Presiden harus memiliki suatu kewibawaan yang besar, memang presiden memiliki keterbatasan-keterbatasan seperti yang diatur konstitusi dan undang-undang. Presiden tidak bisa mengintervensi penegakan hukum tetapi presiden mempunyai “Kebijakan” bagaimana harus melakukan penegakan hukum. Presiden harus aktif dalam menyikapi permasalahan hukum dan memecahkan masalah yang beredar di seluk beluk kehidupan masyarakat.
Jangan diam. Seperti mistik karena mengurus negara ini harus dengan rasional karena ini nyata. Solusi untuk menyelesaikan masalah bangsa ini ialah menggunakan pisau Hukum yang tentu berkeadilan, berkemanfaatan dan berkeadilan. Maka benar pemikiran filsafat Hukum mengatakan “No one is able to do a thing,unless be can do it lawfully ( Tidak Seorang pun yang mampu melakukan sesuatu, tanpa ia melakukannya sesuai Hukum).
Kegaduhan-kegaduhan seperti ini sebenarnya hanya menghabiskan energi saja.

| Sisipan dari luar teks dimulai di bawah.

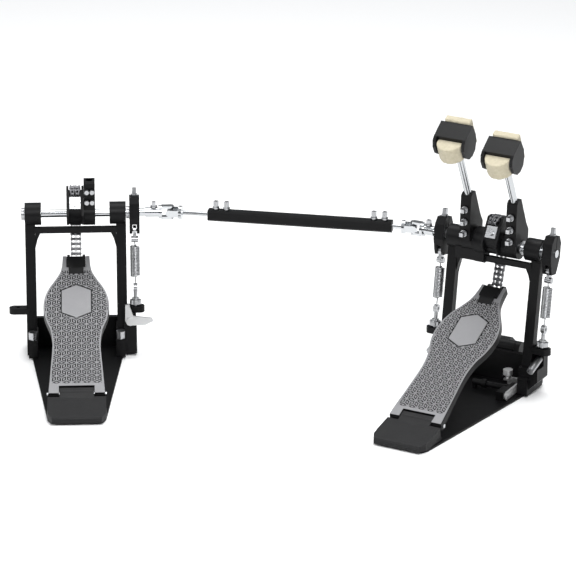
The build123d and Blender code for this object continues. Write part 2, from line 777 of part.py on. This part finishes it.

Kalau kita menyelam lebih dalam kajian hukumnya maka benar yang dikatakan oleh O.W.Holmes bahwa “Kehidupan hukum tidak hanya menuruti logika, melainkan juga menuruti pengalaman”. Seharusnya Pemerintah memelihara dan justru memanfaatkan lembaga-lembaga yang ada seperti lembaga Infrastruktur politik yaitu Mahasiswa, LSM, Tokoh Masyarakat dan Akademisi.
Mahasiswa yang sejatinya menjadi mitra strategis mengkritisi Pemerintah dapat menjadi acuan dalam pembenahan struktur dan pengoptimalan tujuan bernegara yang dilaksanakan pemerintah. Mahasiswa harus bertahan dalam derasnya gerakan pembungkaman terhadap suara-suara aspirasi rakyat yang menjadi amanah mahasiswa.
Presiden harus berani muncul dan membuka tangan dengan lebar akan kritikan dan masukan dari masyarakat karena sejatinya itu untuk kebaikan bangsa Indonesia juga. Sisa Masa jabatan yang tinggal dua tahun ini harus segera dimanfaatkan dengan sebaik-baiknya karena sejatinya segala amanah dan perbuatan akan diminta pertanggungjawabannya. Kalau sejatinya tidak bisa, segera undur diri dan mencari alternatif pengganti. Mahasiswa teruslah menjadi pelita dalam kemurnian kita semata-mata hadir untuk masyarakat.